● **DATASET CONTENT**:
########################################

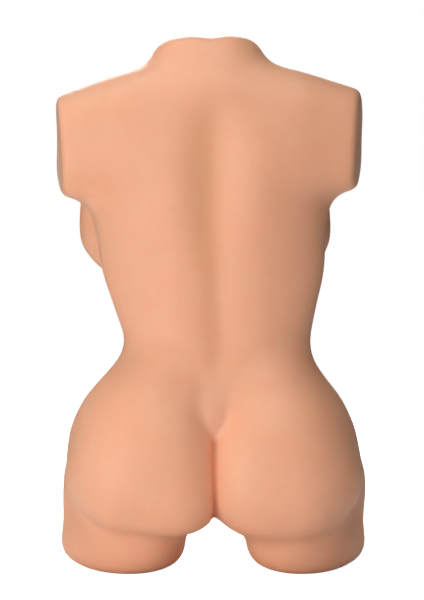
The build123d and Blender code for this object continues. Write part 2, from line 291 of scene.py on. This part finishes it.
def neck(x, y, z):
    half, back, front = at(NECK_T, z)
    d = section(x, y, half, back, front, 2.25)
    top = HEIGHT - 2 - NAPE_DIP * bump(x, NAPE_X, NAPE_REACH) * step(-y, -30, 60)
    return smax(smax(d, z - top, 24), 620 - z, 40)


def thighs(x, y, z, behind):
    """Both thighs. The left one is a little thicker and nearer the middle."""
    middle, half, back, front = at(THIGH_T, z)
    middle, half = np.where(x < 0, middle - 4, middle), np.where(x < 0, half + 4.5, half + 1)
    across = np.abs(x) - middle
    d = section(across, y - 0.28 * across * behind, half, back, front, 2.1)
    return smax(smax(d, 7 * (across / half) ** 2 - z, 30), z - 150, 50)


def buttock(x, y, z, side, drop, corner):
    """One side's lobe, squarer beside the cleft and cut off at the middle plane."""
    u = side * x
    centre = (BUTTOCK[0], BUTTOCK[1], BUTTOCK[2] - drop)
    inward = (centre[0] - u) / BUTTOCK_SIZE[0]
    down = (centre[2] - z) / BUTTOCK_SIZE[2]
    square = 0.2 + 0.7 * bump(down, 0, 0.5 + 0.16 * (down < 0)) + corner * step(down, -0.1, 0.7)
    power = 2 + step(inward, -0.2, 0.6) * square
    power = power + 0.4 * step(down, -0.3, 0.6) * step(inward, -0.9, -0.1)
    narrower = BUTTOCK_NARROWS * np.maximum(z - centre[2], 0) * step(-inward, 0, 0.3)
    size = (BUTTOCK_SIZE[0] - narrower, *BUTTOCK_SIZE[1:])
    return smax(lobe(u, y, z, centre, size, BUTTOCK_RISE, power), 0.6 - u, 6)


def breasts(x, y, z):
    u = np.where(x < 0, -x - LEFT_BREAST_OUT, x)
    above = np.maximum(z - BREAST[2], 0)
    drawn_back = BREAST_SLOPE * above**3 / (above + BREAST_SLOPE_START) ** 2
    return lobe(u, y + drawn_back, z, BREAST, BREAST_SIZE, BREAST_RISE)


def field(x, y, z):
    """Below zero inside the form. About the distance to its surface, in millimetres."""
    x, y, z = upright(x, y, z)
    ax = np.abs(x)
    behind, ahead = step(-y, -10, 30), step(y, 10, 40)
    body = smin(trunk(x, y, z, behind, ahead), shoulders(x, y, z, behind, ahead), SHOULDER_BLEND)
    body = smin(body, neck(x, y, z), NECK_BLEND)
    body = smin(body, thighs(x, y, z, behind), between(THIGH_BLEND, step(y, -30, 30)))
    # The buttocks meet the trunk in a crease beside the cleft and run into it softly above and outside.
    blend = 5 + 16 * step(ax, 8, 40) + 20 * step(z, 195, 250)
    blend = blend + step(ax, 20, 100) * (50 * step(z, 130, 235) - 20 * step(z, 195, 250))
    for side, drop, corner in BUTTOCK_SIDES:
        body = smin(body, buttock(x, y, z, side, drop, corner), blend)
    return smin(body, breasts(x, y, z), 14 + 60 * step(z, 470, 560))


# ---- surface of the field -----------------------------------------------------------------------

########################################

● **PROMPT**: Set down, exactly as written, each line of the data from its opening line through the one containing "return smax(smax(d, 7". Output nothing more.

● **PROBLEM SOLUTION**:
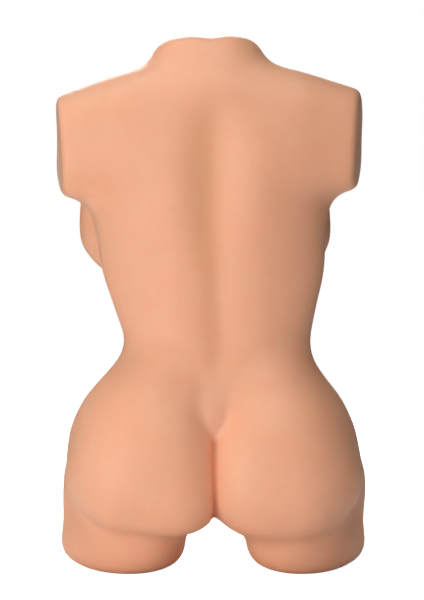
The build123d and Blender code for this object continues. Write part 2, from line 291 of scene.py on. This part finishes it.
def neck(x, y, z):
    half, back, front = at(NECK_T, z)
    d = section(x, y, half, back, front, 2.25)
    top = HEIGHT - 2 - NAPE_DIP * bump(x, NAPE_X, NAPE_REACH) * step(-y, -30, 60)
    return smax(smax(d, z - top, 24), 620 - z, 40)


def thighs(x, y, z, behind):
    """Both thighs. The left one is a little thicker and nearer the middle."""
    middle, half, back, front = at(THIGH_T, z)
    middle, half = np.where(x < 0, middle - 4, middle), np.where(x < 0, half + 4.5, half + 1)
    across = np.abs(x) - middle
    d = section(across, y - 0.28 * across * behind, half, back, front, 2.1)
    return smax(smax(d, 7 * (across / half) ** 2 - z, 30), z - 150, 50)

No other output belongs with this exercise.